31/5/08

San Telmo y su legendaria playa



No se pueden ocultar los encantos de la Playita de San Telmo en Puerto de la Cruz, será lo que será, mas, su embrujo no pasa desapercibido. Vistos sus atractivos bajíos y el espectro de su pequeño muelle, ese sugestivo lugar convoca y su influencia despierta las más diversas sensaciones, máxime cuando le avistamos desde su atalaya, el mirador de Santo Domingo o la Punta del Viento, belleza observada en tan reducido espacio costero de nuestra ciudad, motivo ese que sólo invita a soñar despierto.

Viendo golpearse las olas contra sus basálticos acantilados y peñascos salientes, el chasquido del golpe se siente, junto al derribo de la espuma, cual hechicera caricia de sus combativas aguas.
Sabiendo elegir el momento, en la inmensidad de sus cálidas aguas, hallamos el imaginario espejo de nuestro espíritu allí proyectado. Todos nuestros sentidos claudican, se desdoblan cual si fueran pliegues obtusos que naufragaran meciéndose en armoniosa danza y la mente con el susurro del mar al romper las olas se nos fuera poblando de encuentros sentimentales y apasionados. Nuestro estado anímico va embriagándose entre golpes de mar, hipnotizándonos. Es como si nuestra imaginación navegara contra corriente y se alejara hacia el horizonte, hasta perderse en la lejanía, dejando atrás la sutil estela de viejas ilusiones vividas, resquicios de felices emociones y amados recuerdos que se distancian sobre las movedizas aguas que nos implican y compartiéramos la misma ilusión.

Antiguamente, ese mágico espejismo nos atrapaba, asomados en el muro de la calle que conduce a su ermita Entonces, nuestro pueblo marinero no era ciudad, cuando reinaba la paz, el tedio y la desesperanza, cuando todos éramos como hermanos del mismo desencanto y dueños absolutos de aquellos sencillos lugares de naturales encantos; y las gentes eran otras gentes, cada rincón que visitábamos nos deparaba sencillez y nos identificaba tal y como éramos. Cuando nuestro conformismo sólo era sinónimo de riqueza espiritual y nuestras abundantes escasez un motivo más que nos incentivara a buscar la abundancia en nuestras aspiraciones. Cuando el amor era la semilla de nuestra convivencia y la razón de vivir. Sí, sólo vivíamos para amar y moríamos amando.
La calle de San Telmo, antes era muy concurrida, sin tantos escaparates, pero el blanco de sus muros denotaba nobleza y cívica transparencia. Era el paseo obligado para llegar a la playa de Martiánez, y sus añorados bajíos; y sus sencillas instalaciones que hoy nuestro viejo corazón tanto echa de menos. Aquellos charcos, rompientes y atractivos bajíos algunos ya desaparecidos. Y aquella paz reinante que contagiaba la esencia misma de nuestra idiosincrasia. Hubo un alto grado de felicidad, pese a tantas carencias sufridas. Aquellas terrazas y paseos… ¡Aquellos años que no volverán! Y, qué lejos han quedado, pero nunca en el olvido.
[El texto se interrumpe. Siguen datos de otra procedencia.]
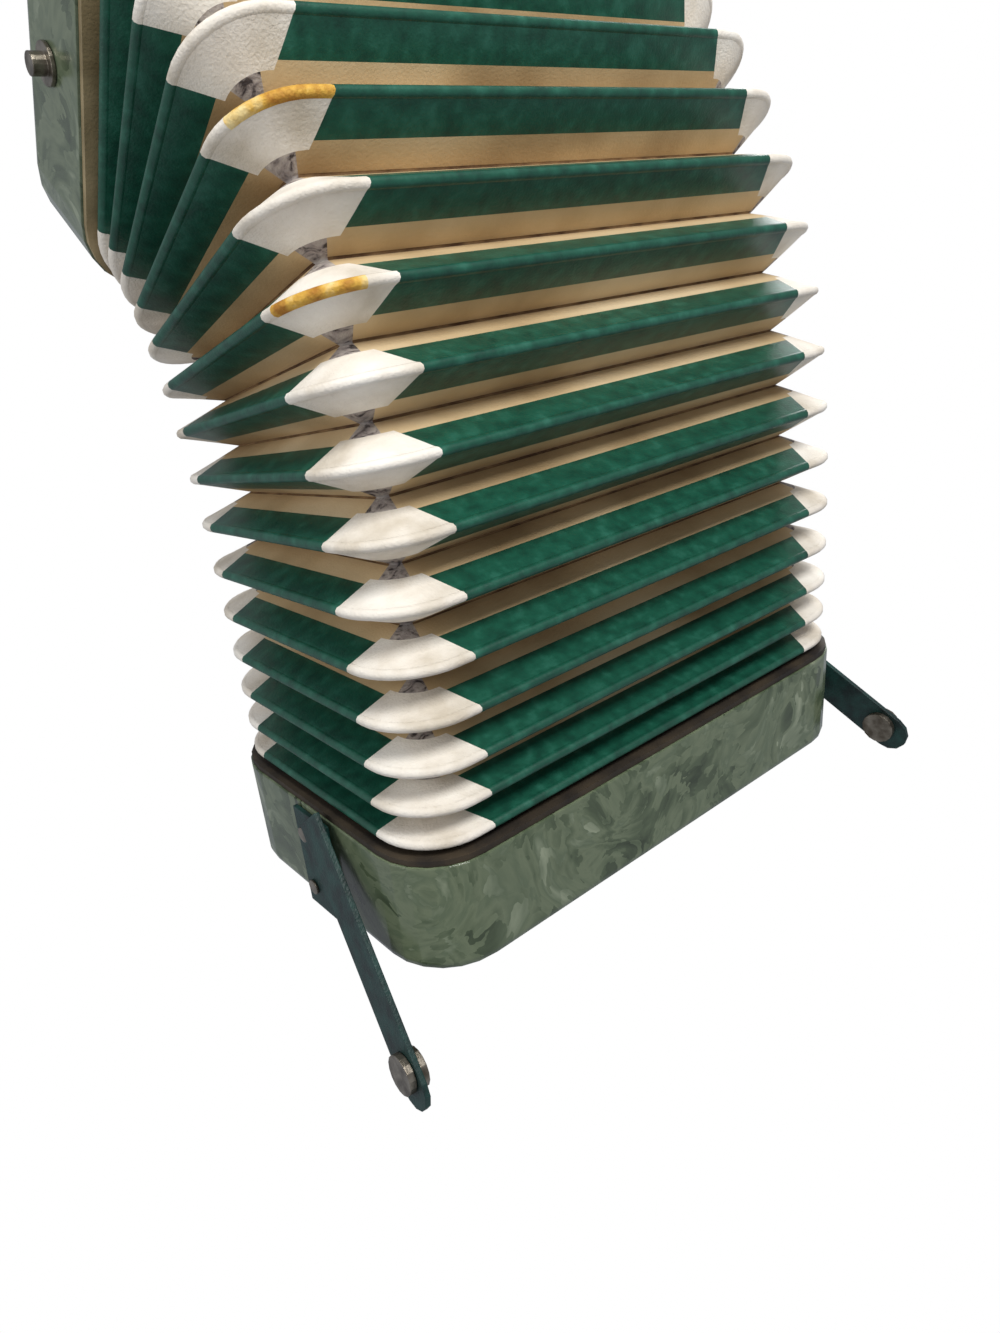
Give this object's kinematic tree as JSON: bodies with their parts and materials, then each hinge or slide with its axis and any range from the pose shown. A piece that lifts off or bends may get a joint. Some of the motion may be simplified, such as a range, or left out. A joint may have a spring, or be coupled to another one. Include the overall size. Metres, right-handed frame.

Hoy todo es distinto, los más viejos, sentimos la sensación de estar viviendo de prestados, como extraños… Y el dolor nos embriaga cada vez más, queriendo hallar aquellos encantos perdidos. Los espacios suplantados… Y los amigos aquellos, ¡cuántos se han ido! Razón de más, para uno sentirse un tanto defraudado, algo solos, en medio del esplendor que hoy luce esta envidiable ciudad, sus modernas instalación, renovadas infraestructuras y todo lo demás. Empero, sólo nos resta seguir el camino de los cipreses hasta que ellos se acaben… Como la barca que se aleja mar adentro, sorteando las embestidas de las olas en busca del estático horizonte y podamos tocar el cielo con nuestras temblorosas manos.